Penyegelan dan pembongkaran pagar laut di Tangerang telah menjadi sorotan, namun putusan Pengadilan Negeri Jakarta Pusat pada Senin, 24 Februari, telah memberikan legitimasi atas tindakan KKP. Majelis Hakim tunggal, Guse Prayudi, menyatakan permohonan praperadilan yang diajukan oleh Lembaga Pengawasan, Pengawalan, dan Penegakan Hukum Indonesia (LP3HI) pada 9 Januari 2025 tidak dapat diterima karena dianggap prematur.
Praperadilan Ditolak: Tindakan KKP Sesuai Prosedur
Hakim berpendapat bahwa permohonan praperadilan yang diajukan LP3HI prematur karena menganggap tindakan KKP masih dalam tahap pengawasan, bukan penyidikan.

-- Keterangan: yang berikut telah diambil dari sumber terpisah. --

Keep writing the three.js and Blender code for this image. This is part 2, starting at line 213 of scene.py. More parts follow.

LP3HI berargumen bahwa KKP telah melakukan penyegelan untuk kepentingan penyidikan, namun tidak segera menetapkan tersangka, sehingga berpotensi merusak barang bukti. Mereka juga berpendapat bahwa penundaan penetapan tersangka tersebut merupakan penghentian penyidikan.

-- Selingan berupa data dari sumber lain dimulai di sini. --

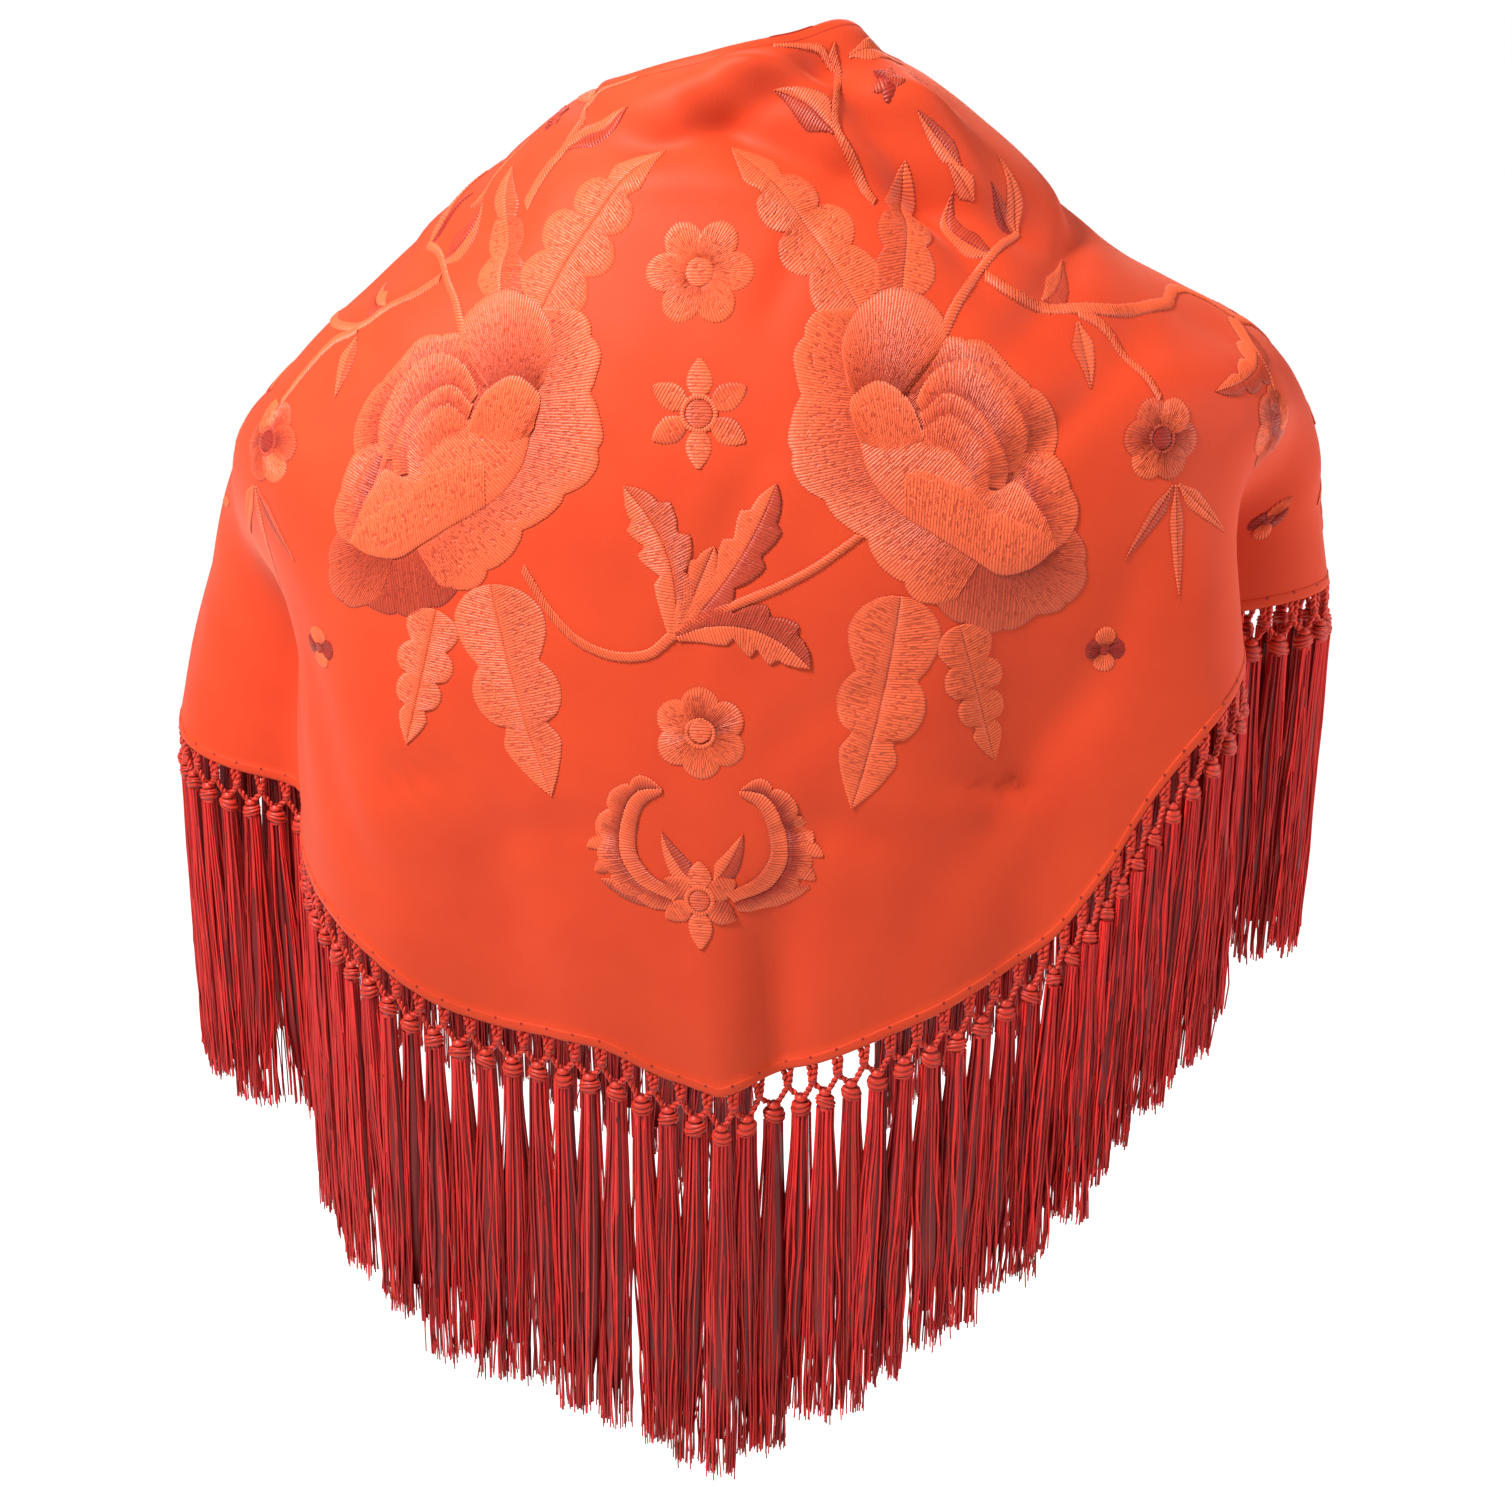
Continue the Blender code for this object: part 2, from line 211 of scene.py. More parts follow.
EDGE_LEFT = (
    EdgeStop(0.00, -2, 0.000),
    EdgeStop(0.14, 22, 0.000),
    EdgeStop(0.30, 50, 0.000),
    EdgeStop(0.44, 75, 0.000),
    EdgeStop(0.54, 96, -0.002),
    EdgeStop(0.61, 116, -0.012),
    EdgeStop(0.69, 135, -0.050),
    EdgeStop(0.79, 147, -0.135),
    EdgeStop(0.89, 156, -0.265),
    EdgeStop(1.00, 170.4, -0.458),
)
EDGE_RIGHT = (
    EdgeStop(0.00, -2, 0.000),
    EdgeStop(0.14, -24, 0.000),
    EdgeStop(0.30, -52, 0.000),
    EdgeStop(0.44, -76, 0.000),
    EdgeStop(0.54, -97, -0.002),
    EdgeStop(0.61, -117, -0.012),
    EdgeStop(0.69, -135, -0.048),
    EdgeStop(0.79, -146, -0.122),
    EdgeStop(0.89, -154, -0.232),
    EdgeStop(1.00, -169.4, -0.398),
)


class Crease(NamedTuple):
    """A soft trough or ridge on the pattern: middle, direction, reach along and across, depth, in mm."""

    x: float
    y: float
    turn: float
    length: float
    width: float
    bend: float
    depth: float


CREASES = (
    Crease(-80, 44, 130, 58, 8, -5, -7.0),
    Crease(-97, 36, 128, 52, 9, -5, 3.6),
    Crease(-30, 21, 14, 52, 7, 4, -4.0),
    Crease(-28, 8, 8, 54, 6, 3, 2.4),
    Crease(38, 26, 160, 50, 8, 4, -3.2),
    Crease(10, 330, 92, 84, 42, 0, 3.0),
    Crease(-22, 352, 86, 56, 7, 4, 1.5),
    Crease(-40, 356, 84, 60, 9, 6, -2.0),
    Crease(20, 360, 98, 40, 10, -3, -0.9),
    Crease(62, 332, 100, 48, 12, 5, 1.7),
    Crease(112, 286, 12, 22, 4, 3, -2.2),
    Crease(114, 295, 8, 16, 4, 2, 1.1),
    Crease(55, 302, 6, 26, 5, 3, -2.2),
    Crease(-64, 297, -8, 24, 5, 3, -2.2),
    Crease(-121, 281, -10, 24, 4, 3, -2.4),
    Crease(-122, 290, -6, 16, 4, 2, 1.1),
    Crease(-152, 250, 62, 66, 11, -8, -2.8),
    Crease(-126, 312, 70, 48, 12, 5, 1.9),
    Crease(-92, 336, 78, 42, 11, -4, -1.7),
    Crease(160, 288, 112, 64, 13, 8, -2.6),
    Crease(132, 330, 104, 44, 12, -5, 1.8),
    Crease(205, 258, 100, 56, 11, 4, -2.6),
    Crease(176, 200, 96, 46, 11, 4, 0.8),
    Crease(2, 32, 4, 60, 7, 6, -1.8),
    Crease(-2, 52, 176, 44, 6, -4, 1.3),
    Crease(-14, 190, 70, 44, 8, 4, -1.6),
    Crease(-52, 252, 30, 34, 8, 4, -1.6),
    Crease(-44, 74, 62, 34, 7, 3, -1.7),
    Crease(-148, 138, 40, 48, 8, 6, -2.8),
    Crease(-196, 176, 74, 40, 10, 5, -1.3),
    Crease(-222, 205, 84, 34, 9, 0, 1.1),
    Crease(-166, 90, 22, 48, 8, 5, -4.0),
    Crease(118, 58, 150, 48, 9, 5, -3.2),
    Crease(150, 98, 146, 40, 10, 4, 1.6),
    Crease(262, 210, 92, 60, 12, 6, -1.4),
    Crease(292, 200, 96, 56, 13, -4, 1.2),
    Crease(330, 220, 86, 70, 13, 6, -1.6),
    Crease(368, 240, 98, 76, 14, -6, 1.3),
    Crease(404, 260, 88, 70, 12, 5, -1.5),
    Crease(-268, 170, 92, 46, 12, 6, -1.3),
    Crease(-300, 190, 84, 54, 13, -4, 1.2),
    Crease(-336, 200, 96, 60, 12, 5, -1.6),
    Crease(-372, 220, 86, 60, 13, -5, 1.2),
    Crease(-402, 250, 94, 54, 12, 4, -1.4),
)


class Ripple(NamedTuple):
    """A faint wave all over the cloth: its length and direction on the pattern, and its height."""

    wavelength: float
    turn: float
    phase: float
    height: float


RIPPLES = (
    Ripple(71, 24, 0.4, 0.22),
    Ripple(53, 108, 1.9, 0.18),
    Ripple(38, 64, 3.1, 0.10),
    Ripple(27, 151, 5.0, 0.06),
)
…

Kepala Biro Hukum KKP, Effin Martiana, menjelaskan bahwa Hakim Pemeriksa menyatakan upaya yang dilakukan KKP masih dalam ranah pengawasan, bukan penyidikan. Oleh karena itu, gugatan dianggap prematur dan ditolak. Putusan praperadilan ini bersifat final dan mengikat, tidak dapat diajukan banding.
Effin menambahkan, "Setiap tindakan tentunya ada konsekuensi gugatan dari pihak-pihak yang merasa dirugikan. Tapi kami berhasil meyakinkan Majelis Hakim, bahwa semua yang dilakukan oleh petugas di lapangan sudah sesuai prosedur berdasarkan kewenangan."

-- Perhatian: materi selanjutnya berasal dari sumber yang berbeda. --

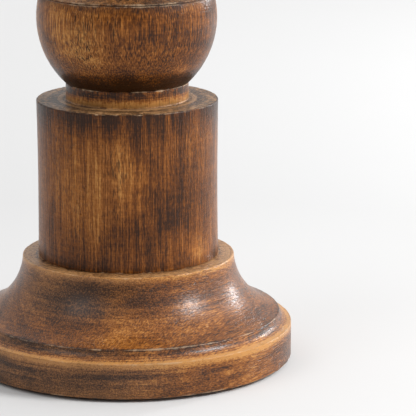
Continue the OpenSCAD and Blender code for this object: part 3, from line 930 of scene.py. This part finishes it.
def wood_material(name, cut):
    """Dark stained, waxed wood."""
    colours = settings().wood
    material, graph, shader = new_material(name)
    texture = graph.node("ShaderNodeTexCoord").outputs
    place = texture["Object"]
    grain_place = graph.node("ShaderNodeMapping", {"Vector": place, "Rotation": cut.turn}).outputs[0]
    normal = graph.node("ShaderNodeMapping", {"Vector": texture["Normal"], "Rotation": cut.turn},
                        vector_type="VECTOR").outputs[0]
    end = graph.remap(graph.math("ABSOLUTE", graph.separate(normal)["Z"]), 0.55, 0.97, smooth=True)
    tooled = graph.attribute("tooled")
    # Faces that look up, for the painted light on tool-cut ledges.
    level = graph.remap(graph.separate(texture["Normal"])["Z"], 0.80, 0.97, smooth=True)
    flat = graph.math("MULTIPLY", level, tooled, clamp=True)
    grain = place_group(graph, grain_group(), {
        "Vector": grain_place, "Pith": cut.pith, "Ring Spacing": cut.ring, "Seed": cut.seed,
        "Pore Width": cut.pore_width, "Pore Length": cut.pore_length})
    tone, tool = wood_tone(graph, cut, place, grain, tooled, flat)
    stains = {socket_label(stain): opaque(getattr(colours, stain)) for stain in STAIN_COLOURS}
    stained = place_group(graph, stain_group(), {
        "Tone": tone, "Pores": grain["Pores"], "Pore Depth": cut.pore_depth, "End": end, "Flat": flat,
        **stains})
    finish = place_group(graph, handling_group(), {
        "Color": stained["Color"], "Vector": place, "Bare": opaque(colours.bare),
        "Grime And Shade": opaque(colours.grime_and_shade), "Wear": cut.wear, "Roughness": 0.3})
    height = graph.math("MULTIPLY", tool["Lines"], 0.3)
    for source, weight in ((tool["Torn"], tooled), (tool["Dashes"], cut.dashes), (grain["Fibre"], 0.25),
                           (grain["Pores"], -0.8)):
        height = graph.math("MULTIPLY_ADD", source, weight, height)
    bump = graph.node("ShaderNodeBump", {"Strength": 0.75, "Distance": 0.00012, "Height": height}).outputs[0]
    graph.fill(shader, {
        "Base Color": finish["Color"], "Roughness": finish["Roughness"], "Normal": bump,
        "Specular IOR Level": cut.shine, "Coat Weight": 0.04, "Coat Roughness": 0.2})
    return material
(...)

Dasar Hukum dan Kewenangan KKP
Tindakan penyegelan yang dilakukan oleh Polisi Khusus Pengelolaan Wilayah Pesisir dan Pulau-Pulau Kecil (Polsus PWP3K) KKP didasarkan pada Pasal 4 ayat (1) Peraturan Menteri Kelautan dan Perikanan Nomor 30 Tahun 2021 tentang Pengawasan Ruang Laut. Pasal tersebut memberikan wewenang kepada Polsus PWP3K untuk menghentikan pelanggaran dan mengambil tindakan hukum lainnya.
Sebelumnya, Menteri Kelautan dan Perikanan Sakti Wahyu Trenggono telah menekankan pentingnya dokumen KKPRL (izin kegiatan di ruang laut) untuk setiap aktivitas di wilayah perairan Indonesia. Dokumen ini bertujuan untuk memastikan kegiatan tersebut legal, tidak merusak ekosistem, dan tidak tumpang tindih dengan aktivitas lainnya.
Putusan praperadilan ini memberikan kepastian hukum atas tindakan KKP dalam menegakkan aturan di wilayah perairan Indonesia. KKP menegaskan komitmennya untuk terus mengawasi dan menindak tegas setiap pelanggaran yang mengancam kelestarian sumber daya kelautan dan perikanan.
Dengan putusan ini, KKP berharap dapat lebih fokus dalam upaya pengawasan dan perlindungan wilayah pesisir dan laut Indonesia. Hal ini juga diharapkan dapat memberikan efek jera bagi pihak-pihak yang mencoba melanggar aturan dan merusak lingkungan laut.